Modeling code records
===============
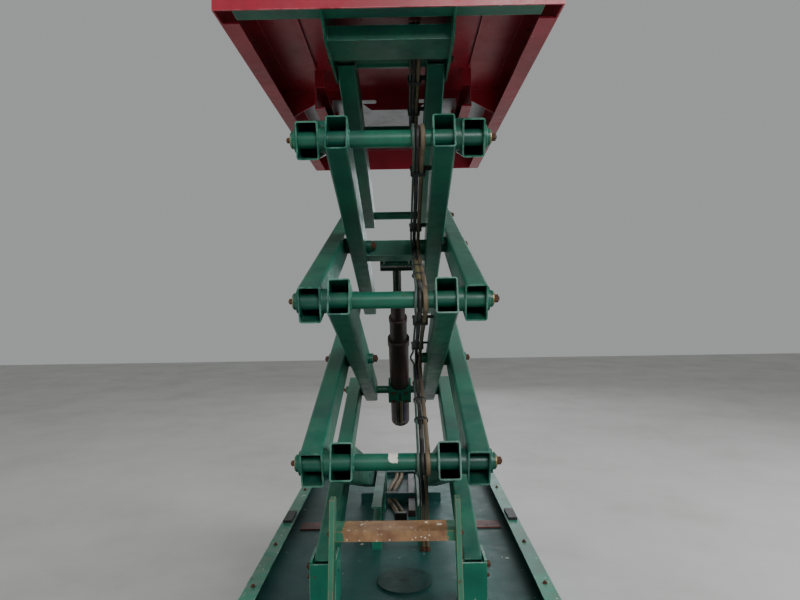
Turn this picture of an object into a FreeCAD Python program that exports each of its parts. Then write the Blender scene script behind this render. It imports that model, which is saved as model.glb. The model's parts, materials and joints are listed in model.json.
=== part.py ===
import math
import os
import re

import FreeCAD
import Part
import Sketcher

# Electric slab scissor lift: four stages of box-section arms between a wheeled chassis
# and a work platform. X is the width, Y the length (the ladder is at -Y), Z is up.
# Lengths are millimetres and the origin is on the floor below the middle of the lift.

SIZES = [
    # the pivots of the scissor stack
    ("rest_angle", 17.3),        # slope of every arm as it stands in the photograph
    ("long_half", 925.0),        # centre pivot to end pivot
    ("short_half", 640.0),       # centre pivot to the chassis
    ("top_half", 515.0),         # centre pivot to the platform
    ("base_pivot_y", -708.0),    # fixed pivots on the chassis
    ("base_pivot_z", 532.0),
    # arms and their shafts
    ("arm_high", 127.0),
    ("arm_wide", 76.0),
    ("arm_wall", 5.0),
    ("arm_overhang", 48.0),      # box section past its end pivots
    ("inner_arm_x", 181.0),
    ("outer_arm_x", 279.0),
    ("near_shaft_radius", 29.0),
    ("far_shaft_radius", 24.0),
    ("centre_pin_radius", 25.0),
    ("shaft_end", 20.0),         # shafts past the outer arms
    ("centre_pin_boss", 24.0),   # centre pin past the inner arm
    ("centre_pin_head", 14.0),   # centre pin past the outer arm
    ("low_pin_head", 4.0),       # both ends of the centre pins beside the tracks
    ("running_gap", 0.1),
    ("open_gap", 1.0),           # play at the pivots where the linkage is opened
    ("washer_thick", 21.0),
    ("washer_rim", 13.0),
    ("boss_thick", 9.0),         # rings on the outer arms round the near shafts
    ("boss_rim", 12.0),
    ("overcut", 1.0),            # a cutting tool past the face that it cuts
    # chassis
    ("chassis_half_width", 585.0),
    ("chassis_near", -1270.0),
    ("chassis_far", 1030.0),
    ("rail_low", 375.0),
    ("rail_top", 465.0),
    ("rail_flange", 60.0),
    ("rail_wall", 6.0),
    ("tray_thick", 5.0),
    ("far_member_top", 420.0),
    ("far_member_flange", 30.0),
    ("panel_top", 440.0),        # cross panel behind the tracks
    ("panel_half", 230.0),
    ("panel_back", 170.0),       # its place before the tracks' far end
    ("panel_thick", 10.0),
    ("lashing_x", 450.0),
    ("lashing_reach", 50.0),
    ("lashing_below", 30.0),
    ("lashing_above", 20.0),
    ("lashing_bore", 14.0),
    ("lashing_thick", 12.0),
    ("lashing_z", 415.0),
    ("lashing_centre", 27.0),
    ("beam_x", 250.0),
    ("beam_wide", 60.0),
    ("beam_low", 218.0),
    ("beam_inset", 40.0),        # chassis ends to the beams' ends
    # housings of the batteries and of the hydraulic unit
    ("housing_near", -680.0),
    ("housing_far", 480.0),
    ("housing_low", 140.0),
    ("housing_inner_x", 285.0),
    ("housing_inset", 7.0),      # side face behind the chassis rail's face
    ("housing_chamfer", 45.0),
    ("housing_neck", 80.0),      # neck behind the chassis rail's face
    ("housing_neck_inset", 60.0),
    ("door_thick", 3.0),
    ("door_margin", 18.0),
    ("door_gap", 8.0),
    ("slot_long", 150.0),        # louvres of the hydraulic unit
    ("slot_high", 7.0),
    ("slot_pitch", 20.0),
    ("slot_count", 4.0),
    # wheels and axles
    ("steer_axle_y", -950.0),
    ("fixed_axle_y", 750.0),
    ("tyre_radius", 178.0),
    ("tyre_width", 115.0),
    ("tyre_shoulder", 14.0),
    ("wheel_x", 522.0),
    ("rim_radius", 118.0),
    ("rim_wall", 9.0),
    ("disc_thick", 10.0),
    ("disc_dish", 12.0),
    ("disc_inner_radius", 74.0),
    ("disc_outer_radius", 92.0),
    ("hub_radius", 45.0),
    ("hub_front", 40.0),
    ("hub_back", 34.0),
    ("hub_bevel", 6.0),
    ("stub_radius", 22.0),
    ("stub_inset", 10.0),
    ("axle_size", 80.0),
    ("kingpin_x", 425.0),
    ("kingpin_radius", 16.0),
    ("knuckle_wall", 14.0),
    ("knuckle_gap", 1.0),
    ("yoke_gap", 62.0),
    ("yoke_plate", 14.0),
    ("yoke_inward", 80.0),
    ("yoke_outward", 26.0),
    ("yoke_back", 18.0),
    # brackets and tracks
    ("plate", 8.0),
    ("bracket_gap", 2.0),
    ("bracket_near", -800.0),
    ("bracket_far", -630.0),
    ("bracket_top", 585.0),
    ("bracket_nose", 30.0),      # corners cut off the cheeks
    ("bracket_face_top", 578.0),
    ("pin_radius", 20.0),
    ("pin_head", 6.0),
    ("roller_radius", 44.0),
    ("roller_wide", 34.0),
    ("roller_gap", 6.0),         # above and below a roller together
    ("roller_side_gap", 3.0),    # roller to the web of its track
    ("track_lip", 2.0),          # flanges past the roller
    ("track_near", -200.0),
    ("track_far", 640.0),
    ("track_wall", 7.0),
    ("track_foot", 40.0),
    ("upper_track_near", -170.0),
    ("upper_track_far", 500.0),
    ("lower_roller_x", 112.0),
    ("upper_roller_x", 346.0),
    # fittings on the tray
    ("cover_x", 22.0),
    ("cover_y", -530.0),
    ("cover_radius", 114.0),
    ("cover_high", 8.0),
    ("strap_near", 50.0),
    ("strap_far", 143.0),
    ("strap_high", 8.0),
    ("strap_gap", 12.0),         # strap to the tracks' feet
    ("clamp_near", -60.0),
    ("clamp_far", 80.0),
    ("clamp_high", 14.0),
    ("clamp_half", 21.0),
    # telescopic lift cylinder
    ("cylinder_angle", 50.3),
    ("head_distance", 964.0),    # collar to crosshead as it stands
    ("barrel_radius", 59.0),
    ("barrel_tail", 290.0),
    ("barrel_top", 440.0),
    ("barrel_wall", 9.0),
    ("sleeve_low_radius", 49.5),
    ("sleeve_low_top", 602.0),
    ("sleeve_low_foot", -85.0),
    ("sleeve_high_radius", 40.5),
    ("sleeve_high_top", 764.0),
    ("sleeve_high_foot", 75.0),
    ("sleeve_wall", 8.5),
    ("gland_high", 45.0),
    ("gland_rim", 5.0),
    ("sleeve_ring_high", 24.0),
    ("sleeve_ring_rim", 3.0),
    ("rod_radius", 22.5),
    ("rod_foot", 235.0),
    ("collar_half_width", 70.0),
    ("collar_half_high", 52.0),
    ("collar_half_deep", 66.0),
    ("collar_corner", 16.0),
    ("trunnion_start", 62.0),
    ("crosshead_half", 87.0),
    ("crosshead_radius", 28.0),
    ("pad_gap", 0.5),
    ("pad_half", 36.0),
    ("pad_thick", 12.0),
    ("pad_half_width", 78.0),
    ("head_beam_size", 80.0),
    ("head_beam_back", 208.0),   # beam centre to crosshead, along the arm
    ("head_arm_distance", 280.0),  # crosshead past the centre pin, along the arm
    ("gusset_inset", 10.0),
    # platform
    ("deck_near", -1050.0),
    ("deck_far", 1330.0),
    ("deck_low", -10.8985),      # both above the platform's pivots
    ("deck_top", 129.1015),
    ("deck_flange", 65.0),
    ("deck_wall", 6.0),
    ("deck_corner", 100.0),      # end of the side channels' lower flanges before the near end
    ("end_channel_half", 520.0),
    ("sheet_thick", 4.0),
    ("sheet_split_y", 120.0),
    ("sheet_gap", 4.0),          # deck sheets to the guardrails' feet
    ("rib_side_deep", 136.0),    # cross member under the split, from the deck down
    ("rib_middle_x", 118.0),
    ("rib_arm_x", 194.0),
    ("rib_track_x", 380.0),
    ("rib_side_x", 539.0),
    ("rib_arm_gap", 6.0),        # over the upper shaft and the swing of the outer arms' ends
    ("rib_slot_x", 132.0),
    ("rib_slot_half", 30.0),
    ("rib_slot_high", 20.0),
    ("rib_slot_deep", 56.0),
    ("seam_x", 362.0),           # fold along the near deck sheet
    ("seam_wide", 8.0),
    ("seam_deep", 14.0),
    ("hanger_drop", 70.0),       # lower edge of the hanger plates below the pivot
    ("hanger_slope", 135.0),
    ("hanger_past", 55.0),       # past the pivot at the lower edge
    ("hanger_past_top", 90.0),
    ("crossbar_near", -907.0),
    ("crossbar_far", -733.0),
    ("crossbar_low", 56.0),      # below the pivot
    ("crossbar_up", 3.0),
    # guardrails
    ("guard_high", 1100.0),
    ("guard_tube", 19.0),        # radius of the guardrail tube
    ("guard_post", 16.0),        # radius of the posts between
    ("guard_mid_tube", 13.0),
    ("guard_bend", 75.0),
    ("guard_mid", 560.0),
    ("guard_bay", 600.0),
    ("guard_second_bay", 1150.0),
    ("panel_clear", 2.0),        # between the panels of the guardrail
    ("toe_high", 150.0),
    ("toe_thick", 4.0),
    ("gate_half", 270.0),
    ("gate_gap", 30.0),          # gate frame to the posts beside it
    ("gate_tube", 15.0),
    ("gate_mid_tube", 11.0),
    ("gate_bend", 60.0),
    ("gate_inset", 19.0),        # gate frame's tube inside half its width
    ("gate_lift", 20.0),
    ("hinge_radius", 7.0),
    ("hinge_sleeve", 12.0),
    ("hinge_high", 40.0),
    ("hinge_low_z", 260.0),
    ("hinge_high_z", 880.0),
    ("hinge_lug", 8.0),
    ("hinge_seat", 1.0),
    # roll-out extension
    ("extension_near", 150.0),
    ("extension_side", 58.0),
    ("extension_lift", 14.0),
    ("extension_thick", 30.0),
    ("extension_bay", 560.0),
    ("extension_corner", 130.0), # last post before the far end
    ("extension_roller_long", 30.0),
    ("extension_roller_gap", 0.3),
    ("extension_roller_start", 100.0),
    ("extension_roller_pitch", 450.0),
    # ladder
    ("ladder_near", -1330.0),
    ("ladder_low", 240.0),
    ("ladder_bend", 470.0),
    ("ladder_top", 943.0),
    ("ladder_lean", 120.0),
    ("stile_deep", 60.0),
    ("stile_thick", 15.0),
    ("stile_nose", 20.0),
    ("ladder_half", 190.0),
    ("step_low_z", 270.0),
    ("step_mid_z", 520.0),
    ("step_top_z", 817.0),
    ("step_deep", 54.0),
    ("step_high", 31.0),
    ("step_wall", 4.0),
    ("step_inset", 3.0),
    ("top_step_back", 26.0),     # front of the top step behind the stiles' front
    ("top_step_deep", 90.0),
    # control box
    ("control_wide", 150.0),
    ("control_near", 220.0),     # from the platform's near end
    ("control_far", 460.0),
    ("control_drop", 170.0),
    ("control_rise", 15.0),
    ("control_face", 70.0),      # drop of the sloping face
    ("control_lid", 60.0),
    ("control_chamfer", 20.0),
    ("control_gap", 0.3),
    # hydraulic hoses along the right inner and outer arms
    ("hose_radius", 8.5),
    ("hose_first_x", 91.5),
    ("hose_pitch", 17.7),
    ("hose_gap", 0.3),           # hoses to the near shafts that they bend round
    ("hose_wrap_centre", 34.0),  # bend beside the centre pins
    ("hose_centre_back", 30.0),  # its centre before the centre pin
    ("hose_turn", 30.0),
    ("hose_stop", 75.0),         # end of the outer arms' hoses before that bend
]

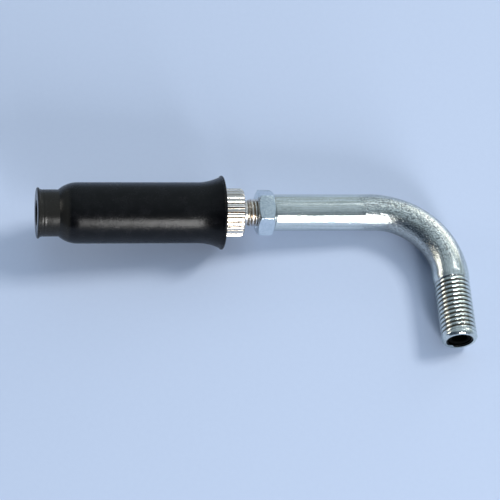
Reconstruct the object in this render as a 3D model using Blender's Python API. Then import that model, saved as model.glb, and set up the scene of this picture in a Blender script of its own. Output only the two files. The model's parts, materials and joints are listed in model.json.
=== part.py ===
"""Right-angle cable elbow with a knurled cable adjuster, a lock nut and a rubber boot.

The parts are laid out along the cable's own line: the tube's inlet end is the zero,
the tube bends away towards +X and its threaded leg points along -Y, and the adjuster
and the boot follow one another towards -X.  One empty then lays the whole assembly on
its resting surface: the leg lies flat on it and the boot's lip touches it, so the
cable line rises a little towards the boot.
"""

import math

import bmesh
import bpy
from mathutils import Vector

MM = 0.001
SEGMENTS = 48            # sides of a round piece
LINER_SEGMENTS = 24      # sides of the liner, which is seen only at its end
BEND_STEPS = 12          # rings around the bend
ARC_STEPS = 5            # points on a rounded outline
SHARP_ANGLE = math.radians(35)

# Elbow tube: 8 mm steel tube with an M8 x 1 thread on the leg and an M6 x 0.75 inlet.
TUBE_RADIUS = 4.0 * MM
TUBE_BORE_RADIUS = 2.6 * MM
INLET_LENGTH = 22.0 * MM
BEND_RADIUS = 16.0 * MM
LEG_LENGTH = 16.0 * MM
TIP_CHAMFER = 0.4 * MM
MOUTH_RADIUS = 2.95 * MM
MOUTH_DEPTH = 0.35 * MM
INLET_BORE_RADIUS = 3.1 * MM
INLET_BORE_DEPTH = 16.5 * MM
INLET_CHAMFER = 0.25 * MM

# Liner that the inner wire runs on around the bend.
LINER_RADIUS = 2.3 * MM
LINER_BORE_RADIUS = 1.6 * MM
LINER_START = 17.2 * MM
LINER_SETBACK = 0.5 * MM

# Faces that touch on the real part stand this far apart.
FACE_GAP = 0.3 * MM

# Lock nut, M6 x 0.75, 9 mm across flats.
NUT_ACROSS_FLATS = 9.0 * MM
NUT_THICKNESS = 3.5 * MM
NUT_BORE_RADIUS = 3.1 * MM
NUT_CORNER_ANGLE = math.radians(14.5)
NUT_FACE_RADIUS = 4.3 * MM
NUT_CHAMFER_SLOPE = math.tan(math.radians(30))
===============
**Given task**
Report only the number of lines that hold the string "which" in this listing.

**Written solution**
2